As our climate warms and pollution reshapes lakes, forests, and oceans, one pressing question is whether these ecosystems can remain stable enough to keep providing clean water, food, and other benefits. This study looks at a subtle but powerful idea called “response diversity” – the way different species react differently to the same changes – and asks whether that variety in responses can act as a kind of insurance policy that keeps whole ecosystems from tipping into chaos.

Figure 1
Figure 1.

Many ways to weather the same storm

In any ecosystem, species share a habitat but do not react identically when the environment shifts. Some plankton bloom in warm, nutrient-rich water, others thrive when it is cooler or leaner. This mix of sensitivities is what ecologists call response diversity. The authors argue that this diversity is more important for stability than simply counting how many species are present. Traditional measures, like species richness, say little about whether the community can collectively ride out heatwaves, pollution pulses, or changing climate patterns. The challenge has been to move from this appealing idea to a practical way of measuring response diversity in complex, real-world systems that are constantly changing.

Following a lake community through decades of change

To tackle this, the researchers turned to nearly 50 years of monthly data from Lake Geneva in Europe. Over that period, the lake experienced warming as well as a rise and then decline in phosphorus pollution. The team tracked dozens of kinds of phytoplankton (microscopic plants) and zooplankton (tiny animals) along with physical, chemical, and climate variables such as water temperature, mixing depth, nutrients, and large-scale climate indices. Instead of assuming that species behave in a fixed way, they used a nonlinear time-series approach to estimate, month by month, how strongly each plankton group responded to every other group and to each environmental factor. These responses were recorded in large matrices that describe, at each moment, how a small push in one component would nudge the others.

Turning complex reactions into a measure of variety

From these response matrices, the authors computed how dissimilar the reactions of different species were to the same drivers.

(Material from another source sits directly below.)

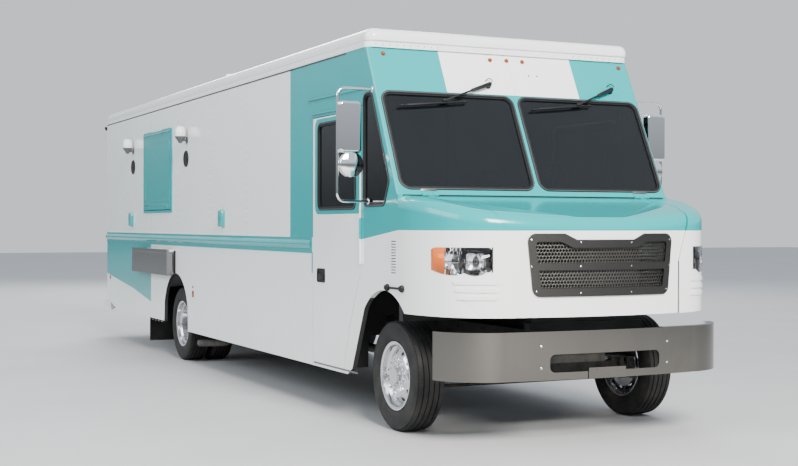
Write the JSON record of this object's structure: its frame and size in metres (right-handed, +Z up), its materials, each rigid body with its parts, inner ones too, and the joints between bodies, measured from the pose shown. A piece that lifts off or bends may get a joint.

If species tended to react in very similar ways, response diversity was low; if their reactions differed widely in size or direction, it was high. This calculation was repeated through time and split into different categories: within a trophic level (phytoplankton responding to other phytoplankton, zooplankton to zooplankton), across trophic levels (for example, phytoplankton responding to zooplankton), and to environmental factors such as nutrients and temperature. The team also quantified an instability index for total phytoplankton and zooplankton biomass, based on how sensitive the community was to small disturbances at each time point. This allowed them to ask a direct question: when response diversity goes up or down, does overall biomass become more or less stable?

Figure 2
Figure 2.

How variety in responses calms community swings

The results showed that higher response diversity within each plankton level buffered swings in that group’s total biomass. For phytoplankton, greater response diversity – especially that arising from interactions among different phytoplankton – consistently reduced instability. Zooplankton response diversity similarly helped stabilize zooplankton biomass. The strength of this stabilizing effect, however, was not constant. It waxed and waned with the seasons and over decades, depending on conditions such as water temperature, mixing depth, nutrient concentrations, and primary productivity. In contrast, diversity in how plankton responded to environmental variables alone was less clearly linked to stability than diversity arising from their interactions with one another, underscoring the importance of food web relationships.

What shapes response diversity in a changing world

The study also explored which environmental changes tend to strengthen or weaken response diversity itself. Rising phosphorus levels, for example, often increased response diversity in several categories, suggesting that nutrient enrichment can expand the range of ways species react – at least up to a point. Warming and stronger thermal stratification, on the other hand, tended to erode response diversity, especially for zooplankton. Over Lake Geneva’s history of pollution and partial recovery, phytoplankton response diversity generally rose while zooplankton response diversity declined, hinting at differing long-term sensitivities of producers and consumers to human-driven change. These findings suggest that policies affecting nutrients, temperature, and mixing can indirectly alter ecosystem stability by reshaping how species respond to their environment and to each other.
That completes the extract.